Peter Dayton’s ‘Dark Garden’ Is at Home at Guild Hall


Guild Hall in East Hampton is home to a long-term installation by artist Peter Dayton. “Dark Garden” is a site-specific creation for Guild Hall’s stairwell leading from the lobby to the balcony of the Hilarie and Mitchell Morgan Theater.

After a nearly decade-long career as a punk rock musician, Dayton returned to visual art upon moving to East Hampton in the mid-1980s. Dayton’s exploration of flowers began when he found discarded issues of House and Garden magazine from the 1950s near his home, and his collages utilize photocopied flowers from seed catalogs, which links his practice to the work of Andy Warhol and other pop artists. He chooses visually arresting images of flowers without leaves and stems — images devoid of sentiment, emotion or specific references — allowing the flower forms to create their own patterns.

“I became aware of Peter Dayton’s work a couple of years ago when I first visited Harper’s East Hampton location where they have a table designed by Peter,” said Melanie Crader, Guild Hall’s director of visual arts. “Intrigued, I asked around, and the artist, Christine Sciulli, kindly offered to make an introduction. Upon visiting Peter’s studio, I knew we would work together in some capacity in the future. When we decided to embark on the site-specific installation in the stairwell, I immediately thought of Peter, and we are all so pleased with how the project turned out.”

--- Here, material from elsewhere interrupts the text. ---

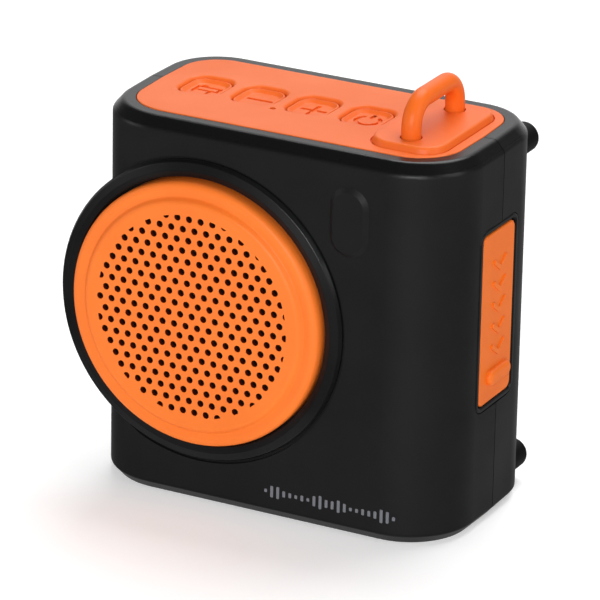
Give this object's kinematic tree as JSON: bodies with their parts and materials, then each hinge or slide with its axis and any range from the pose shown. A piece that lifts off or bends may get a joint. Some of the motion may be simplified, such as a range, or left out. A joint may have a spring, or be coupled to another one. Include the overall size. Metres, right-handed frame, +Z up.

“When Melanie Crader approached me about the possibility of doing a site-specific installation in the stairwell at the new refurbished Guild Hall theater, I was very, very interested,” said Dayton. “I made a presentation of floral images, and to my surprise, they chose the most challenging one. I had made files with my printer previously that were meant to represent flowers in a new way and detached from nature using black and odd colors and then took that as a starting point.

“In ‘Dark Garden,’ the stark black and white repeated background lends a serious element to the piece, while the flowers on top, with their oversaturated garish colors, lure the viewer into a new, unnatural world. Nature would never look like this. One of the techniques I often use, and is again used here, is the repetition of one flower being repeated over and over. The single begonia flower in this installation is the same flower that only changes its scale and color. Dark Garden is a place I find to be slightly foreboding and weird but oddly beautiful too.”

Peter Dayton attended art schools in Europe in the 1970s and graduated in 1979 from the School of the Museum of Fine Arts in Boston, where he studied visual, video, and performance art. Initially he pursued music as an art project, then became a professional musician, first in the punk rock band Le Peste, then under his own name until 1986. He turned his attention back to visual art in 1988. Dayton’s work often references various art historical movements and concepts such as minimalism, pop art, abstract expressionism, and feminism. He simultaneously explores and critiques commodity culture and art historical movements through varied materials, techniques and presentations. He lives and works in East Hampton.

Melanie Crader will sit down for an interview with Peter Dayton at Guild Hall this Sunday, November 3, at 2 p.m. Tickets are $15 at guildhall.org/programs. Guild Hall is at 158 Main Street in East Hampton.